Nothing came of it, Garbage guy is still there and I'm long gone, but... ew.
-
Wednesday 17th January 2024 07:26 GMT An_Old_Dog
Interpretations
I initially interpreted your first sentence up to the comma as referring to Hollerith (punched) cards, not credit cards, thinking, "Wow ... but yeah, I've seen that type of mixed technology levels before."
In the 1980s, I went to a college where their shiny-new IBM 4330 was connected across the campus to a room with a minicomputer-and-terminals-attached-to-it. Also in that room, was an IBM Remote Job Entry station, which was how we talked with the 4330 mainframe. While the other students did their work interactively via the terminals hooked up to the minicomputer (a Texas Instruments 990/12), we punched our cards offline, then dumped them into the RJE and waited for our printouts.
-
-
This post has been deleted by its author
-
This post has been deleted by its author
-
Monday 19th February 2024 12:42 GMT Anonymous Coward
I haven't personally had to fire anyone, but my old boss was.
We never had any official reason given, or notice. Not that I would expect either.
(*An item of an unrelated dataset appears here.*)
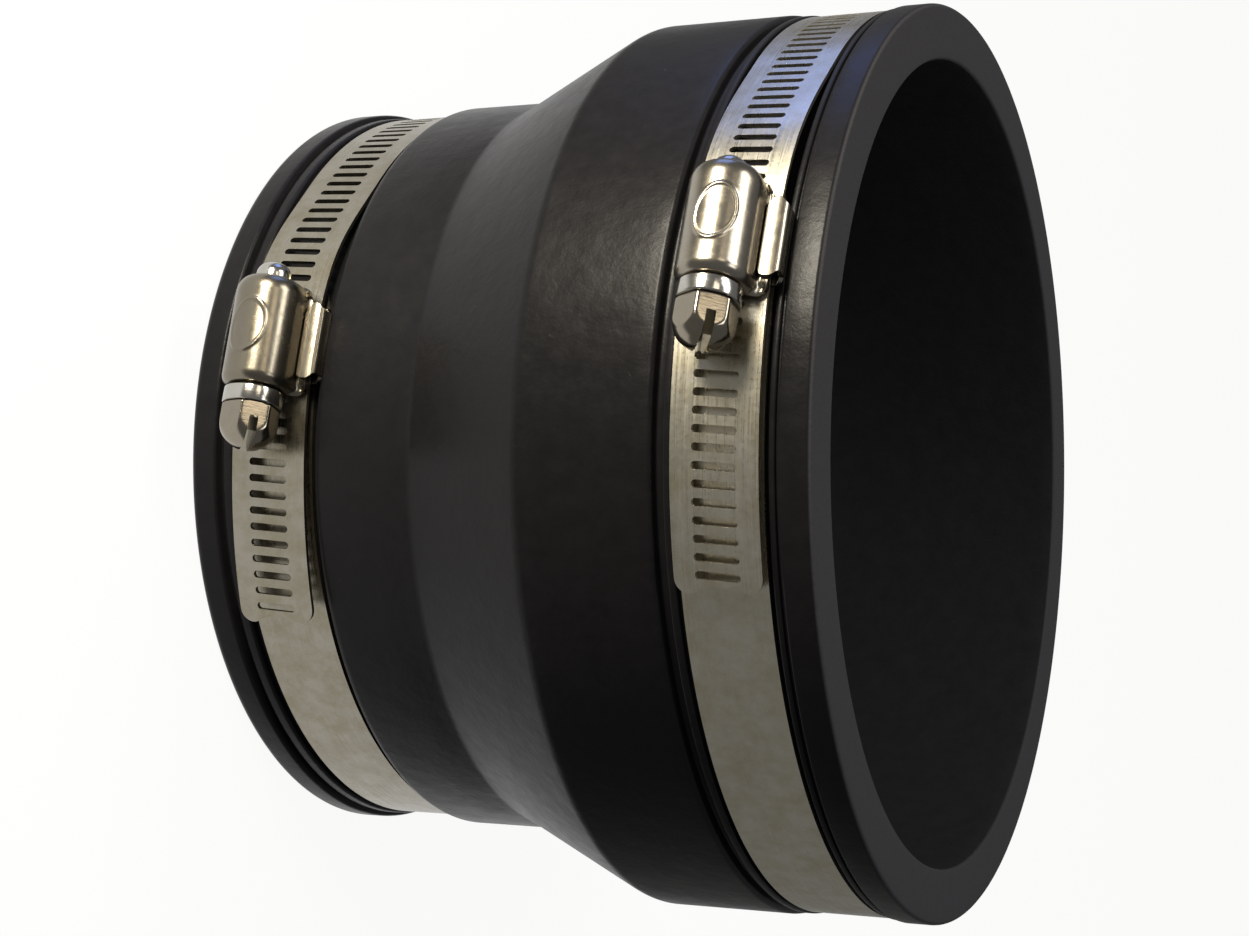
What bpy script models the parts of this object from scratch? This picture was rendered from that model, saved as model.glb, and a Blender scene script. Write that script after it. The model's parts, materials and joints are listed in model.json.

Apparently, not long before 5 one friday afternoon, my boss's boss turned up to my boss's office with a large security guard in tow. He grabbed my boss, and took him to his office. I never saw the boss again. My colleagues were ordered to pack up his personal effects for the company to deal with, and also ordered to remove all of his access to our systems. They were told not to leave until this was done. Apparently although they didn't normally get overtime, any overtime required was paid.
The next monday, me and one of my colleagues were called to see the big boss, who said she'd heard we maintained friendships with my boss outside of work. In my case, that was not true, but in my colleague's case, it was. She said she could not order us to do this, as she had no control of our lives away from work, but she recommended we cut all contact with him. We did so.
I later heard a rumour that he was selling company equipment cheaply and illegally, but have never been able to confirm that. Nor have I really tried.